Required task
The lines to be extracted run from the start of the listing through the line containing "return stations"; copy them exactly and nothing else.

Data extract
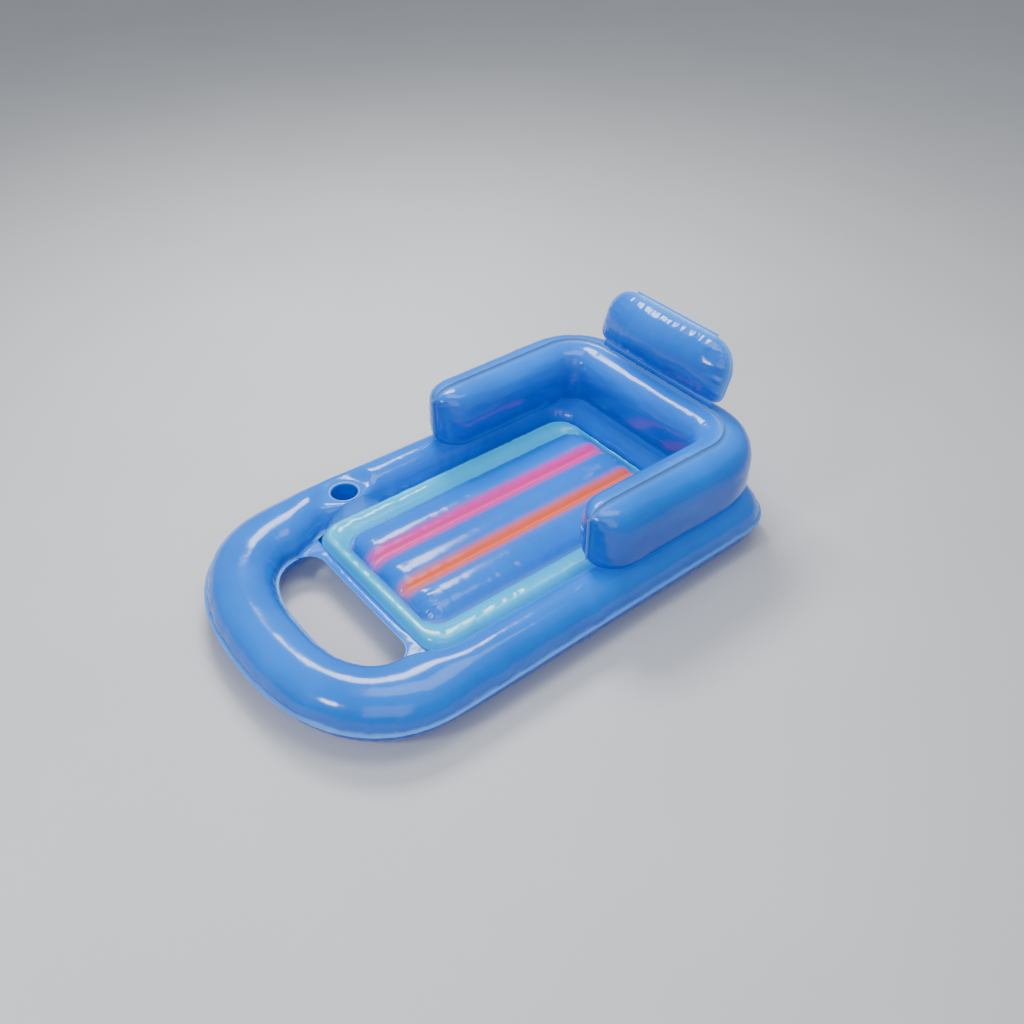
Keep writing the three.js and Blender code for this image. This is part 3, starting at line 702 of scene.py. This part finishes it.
# ---------------------------------------------------------------- arm and back rest
def rest_stations():
    """Middle, outward direction, half width and weld reach along the U, arm tip to arm tip."""
    turns = [HALF_TURN / 2 * k / 26 for k in range(27)]
    tip = [Vector((REST_X, REST_FRONT_Y + REST_END * (1 - math.cos(t)))) for t in turns]
    corner_x = REST_X - REST_CORNER
    half = joined(
        [Vector((REST_X, REST_FRONT_Y - FLANGE)), Vector((REST_X, REST_FRONT_Y - FLANGE / 2)), tip[0]],
        tip,
        straight(tip[-1], (REST_X, REST_Y - REST_CORNER), 44),
        quarter((corner_x, REST_Y - REST_CORNER), REST_CORNER, 0, 34),
        straight((corner_x, REST_Y), (0, REST_Y), 26),
    )
    path = half + [Vector((-p.x, p.y)) for p in half[-2::-1]]
    stations = []
    for k, point in enumerate(path):
        ahead, behind = path[min(k + 1, len(path) - 1)], path[max(k - 1, 0)]
        course = (ahead - behind).normalized()
        closing = min(max((point.y - REST_FRONT_Y) / REST_END, 0), 1)
        swell = REST_HALF * math.sqrt(1 - (1 - closing) ** 2)
        stations.append((point, Vector((course.y, -course.x)), swell, closing))
    return stations


def make_rest():
    stations = rest_stations()
    run = travelled(stations)
    turns = 30
    loop = [(1, k) for k in range(-2, turns + 1)] + [(-1, k) for k in range(turns - 1, -3, -1)]
    middle_z = (REST_TOP + REST_LOW) / 2
    half_height = (REST_TOP - REST_LOW) / 2

    def full(value, power=REST_FULLNESS):
        return math.copysign(abs(value) ** (2 / power), value)

    def place(row, column):
        point, outward, half, closing = stations[row]
        side, k = loop[column % len(loop)]
        angle = HALF_TURN * max(k, 0) / turns
        flange = -k / 2 if k < 0 else 0
        bent = 1 if point.y > REST_Y - REST_CORNER and abs(point.x) > REST_X - REST_CORNER else 0
        reach = half_height * min(angle, HALF_TURN - angle)
        puff = gather(run[row], side + 2 * (angle > 1.5), reach, 0.0036 + 0.0028 * bent)
        tip = gather(angle * 0.1, 5 * side, closing * REST_END, 0.006)
        heavy = REST_FULLNESS + 1.1 * (side > 0 and angle > HALF_TURN / 2)
        fat = half * (1.05 if side > 0 else 1)
        offset = WELD + fat * full(max(math.sin(angle), 0), heavy) + (puff + tip) * (half > 0 and k > 0)
        offset += slack((point.x, point.y, angle), 0.0016) * (half > 0.02 and k > 0)
        droop = 0.010 * closing * math.sin(angle) ** 2 * (angle > HALF_TURN / 2) * math.sin(2 * angle)
        drawn = 0.66 + 0.34 * math.sqrt(1 - (1 - min(closing * 1.25, 1)) ** 2)
        z = middle_z + half_height * full(math.cos(angle), heavy) * drawn + FLANGE * flange + droop
        z += 0.0016 * flange * noise.noise(Vector((run[row] / 0.016, 2, 0)))
        flat = point + outward * side * offset
        seam = 1 if flange or closing == 0 else math.exp(-reach / 0.005)
        return Vector((flat.x, flat.y, z)), (seam, 0, 0)

    bm = surface(len(stations) - 1, len(loop), place)
    seat_valve(bm, "rest")
    return piece("arm_rest_film", bm, "root", ["rest_outer_sheet", "rest_inner_sheet"], azure)


# ---------------------------------------------------------------- head pillow
def pillow_point(x, height, depth):
    """A place on the leaning pillow: across, up from its hinge and back from its middle."""
    up = Vector((0, math.sin(PILLOW_LEAN), math.cos(PILLOW_LEAN)))
    back = Vector((0, math.cos(PILLOW_LEAN), -math.sin(PILLOW_LEAN)))
    return HINGE + Vector((x, 0, 0)) + up * height + back * depth


def pillow_inset(height):
    top = height > PILLOW_HEIGHT / 2
    radius = PILLOW_TOP_CORNER if top else PILLOW_FOOT_CORNER
    beyond = height - PILLOW_HEIGHT + radius if top else radius - height
    return radius - math.sqrt(max(radius**2 - min(max(beyond, 0), radius) ** 2, 0))


def make_pillow():
    rows, turns = 64, 104
    columns = [(side, k) for side in (1, -1) for k in range(turns + 5)]

    def place(row, column):
        tilt = HALF_TURN * min(max(row - 2, 0), rows - 4) / (rows - 4)
        v = -0.8 * math.cos(tilt) - 0.2 * (1 - 2 * tilt / HALF_TURN)
        beyond = {0: -1, 1: -0.5, rows - 1: 0.5, rows: 1}.get(row, 0)
        side, k = columns[column % len(columns)]
        k = k if side > 0 else turns + 4 - k
        flange = {0: -1, 1: -0.5, turns + 3: 0.5, turns + 4: 1}.get(k, 0)
        turn = HALF_TURN * min(max(k - 2, 0), turns) / turns
        u = -0.8 * math.cos(turn) - 0.2 * (1 - 2 * turn / HALF_TURN)
        height = PILLOW_HEIGHT * (1 + v) / 2
        half = PILLOW_HALF - pillow_inset(height)
        swell = (max(1 - u * u, 0) * max(1 - v * v, 0)) ** PILLOW_SWELL
        x = u * half
        depth = (PILLOW_BACK if side > 0 else PILLOW_FRONT) * swell
        if swell > 0.05:
            depth += gather(x, side, min(height, PILLOW_HEIGHT - height), 0.0058)
            depth += gather(height, 5 * side + (x > 0), half - abs(x), 0.0058)
            depth += slack((x, height, side), 0.0018)
        from_edge = min(height, PILLOW_HEIGHT - height, half - abs(x))
        seam = 1.0 if flange or beyond else math.exp(-from_edge / 0.004)
        wall = WELD + depth * (not flange and not beyond)
        up = PILLOW_FOOT + height + beyond * FLANGE
        return pillow_point(x + flange * FLANGE, up, side * wall), (seam, 0, 0)

    bm = surface(rows, len(columns), place)
    seat_valve(bm, "pillow")
    made = piece(
        "head_pillow_film", bm, "pillow", ["pillow_front_sheet", "pillow_back_sheet"], azure
    )
    return made


def make_hinge_strip():
    """The welded strip the pillow hangs on; it bends along its middle."""
    rows, columns = 160, 10
    half_height = 0.0125

    def place(row, column):
        x = strip_low.x + (strip_high.x - strip_low.x) * row / rows
        share = 2 * column / columns - 1
        lean = PILLOW_LEAN if share > 0 else 0
        height = share * half_height
        ripple = 0.0011 * noise.noise(Vector((x / 0.011, share, 2)))
        point = HINGE + Vector((x, math.sin(lean) * height + ripple, math.cos(lean) * height))
        return point, (abs(share) ** 3, 0, 0)

    bm = surface(rows, columns, place, Vector((0, -1, 0)))
    strip = piece("pillow_hinge_film", bm, None, ["pillow_hinge_strip"], azure)
    thicken(strip, 0.0008)
    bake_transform(strip)
    return strip


# ---------------------------------------------------------------- valves
def make_strap(valve):
    """The strap that keeps the plug: out from its head, round, and back to the side of the stem."""
    out = joint_axis(valve + "_plug_pull").normalized()
    stem = middle_of(valve + "_valve_stem")
    mouth = stem + out * 0.0095
    side = middle_of(valve + "_valve_strap") - stem
    side = (side - out * side.dot(out)).normalized()
    breadth = out.cross(side)
    rows, columns = 24, 4

    def place(row, column):
        turn = HALF_TURN * (row / rows - 0.5)
        reach = 0.0075 + 0.0058 * math.cos(turn) ** 0.7 if abs(turn) < 1.57 else 0.0072
        rise = -0.0010 - 0.0027 * math.sin(turn)
        width = 0.0025 * (1 - 0.35 * math.cos(turn))
        return mouth + side * reach + out * rise + breadth * width * (2 * column / columns - 1), (0.2, 0, 0)

    bm = surface(rows, columns, place, side)
    strap = piece(valve + "_valve_tether", bm, None, [valve + "_valve_strap"], valve_clear)
    thicken(strap, 0.0011)
    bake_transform(strap)
    return strap


def finish_valve(valve):
    for part in ("flange", "stem", "plug", "flap"):
        node = frame["nodes"][f"{valve}_valve_{part}"]
        node.data.materials.clear()
        node.data.materials.append(valve_clear)
    make_strap(valve)


# ---------------------------------------------------------------- studio
def make_floor():
    bm = bmesh.new()
    bmesh.ops.create_grid(bm, x_segments=8, y_segments=8, size=7)
    mesh = bpy.data.meshes.new("floor")
    bmesh.ops.translate(bm, verts=bm.verts, vec=(0, 0, -0.0005))
    bm.to_mesh(mesh)
    bm.free()
    mesh.materials.append(studio_floor())
    floor = bpy.data.objects.new("floor", mesh)
    bpy.context.scene.collection.objects.link(floor)


def softbox(name, place, target, width, depth, watts, colour=(1, 1, 1)):
    lamp = bpy.data.lights.new(name, "AREA")
    lamp.shape = "RECTANGLE"
    lamp.size, lamp.size_y, lamp.energy, lamp.color = width, depth, watts, colour
    made = bpy.data.objects.new(name, lamp)
    made.location = place
    made.rotation_euler = (Vector(target) - Vector(place)).to_track_quat("-Z", "Y").to_euler()
    bpy.context.scene.collection.objects.link(made)


def light_studio():
    softbox("key", (-1.6, 0.6, 2.6), (0, 0, 0.1), 1.2, 0.8, 70)
    softbox("fill", (2.4, -1.8, 2.2), (0, 0, 0.1), 2.4, 2.0, 26, (0.92, 0.96, 1))
    softbox("window", (0.3, -2.8, 1.9), (0, -0.2, 0.1), 0.5, 0.5, 26)
    softbox("top", (0.2, 0.2, 3.4), (0, 0, 0), 1.4, 2.4, 40)
    world = bpy.data.worlds.new("studio")
    world.use_nodes = True
    sky = world.node_tree.nodes["Background"]
    sky.inputs[0].default_value = (0.86, 0.91, 1, 1)
    sky.inputs[1].default_value = 0.36
    bpy.context.scene.world = world


def set_camera():
    azimuth, elevation, distance = math.radians(51.463), math.radians(39.902), 2.71667
    level = math.cos(elevation)
    back = Vector((math.sin(azimuth) * level, -math.cos(azimuth) * level, math.sin(elevation)))
    right = Vector((math.cos(azimuth), math.sin(azimuth), 0))
    up = back.cross(right)
    camera = bpy.data.cameras.new("camera")
    camera.lens, camera.sensor_width = 37.25, 36
    made = bpy.data.objects.new("camera", camera)
    place = back * distance + right * 0.080806 + up * 0.124696
    turn = Matrix((right, up, back)).transposed().to_4x4()
    made.matrix_world = Matrix.Translation(place) @ turn
    bpy.context.scene.collection.objects.link(made)
    bpy.context.scene.camera = made


set_camera()
light_studio()
make_floor()
make_ring()
make_cup()
make_band()
make_border()
make_mattress()
make_web("pink_web", -1, "seat_web_pink", pink)
make_web("orange_web", 1, "seat_web_orange", orange)
make_rest()
make_pillow()
make_hinge_strip()
for chamber in ("base", "seat", "rest", "pillow"):
    finish_valve(chamber)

Completed task
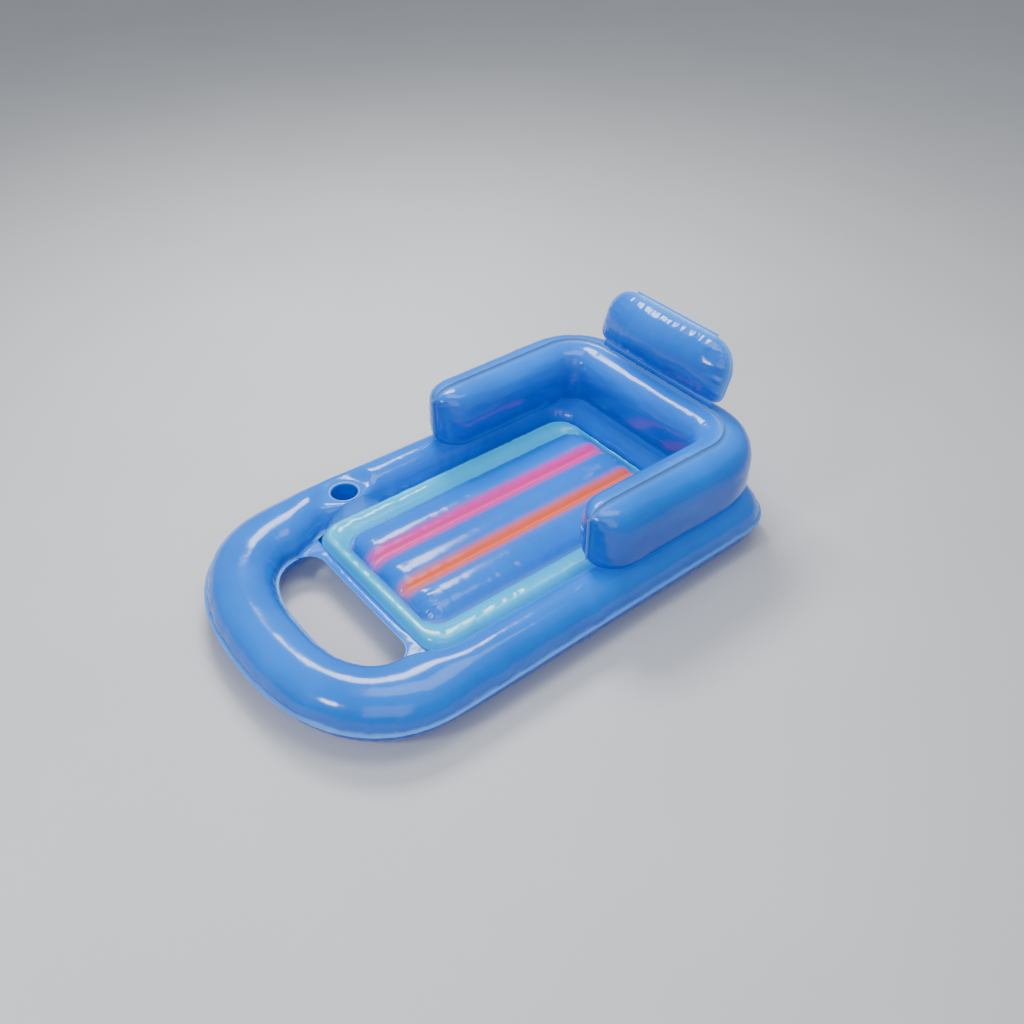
Keep writing the three.js and Blender code for this image. This is part 3, starting at line 702 of scene.py. This part finishes it.
# ---------------------------------------------------------------- arm and back rest
def rest_stations():
    """Middle, outward direction, half width and weld reach along the U, arm tip to arm tip."""
    turns = [HALF_TURN / 2 * k / 26 for k in range(27)]
    tip = [Vector((REST_X, REST_FRONT_Y + REST_END * (1 - math.cos(t)))) for t in turns]
    corner_x = REST_X - REST_CORNER
    half = joined(
        [Vector((REST_X, REST_FRONT_Y - FLANGE)), Vector((REST_X, REST_FRONT_Y - FLANGE / 2)), tip[0]],
        tip,
        straight(tip[-1], (REST_X, REST_Y - REST_CORNER), 44),
        quarter((corner_x, REST_Y - REST_CORNER), REST_CORNER, 0, 34),
        straight((corner_x, REST_Y), (0, REST_Y), 26),
    )
    path = half + [Vector((-p.x, p.y)) for p in half[-2::-1]]
    stations = []
    for k, point in enumerate(path):
        ahead, behind = path[min(k + 1, len(path) - 1)], path[max(k - 1, 0)]
        course = (ahead - behind).normalized()
        closing = min(max((point.y - REST_FRONT_Y) / REST_END, 0), 1)
        swell = REST_HALF * math.sqrt(1 - (1 - closing) ** 2)
        stations.append((point, Vector((course.y, -course.x)), swell, closing))
    return stations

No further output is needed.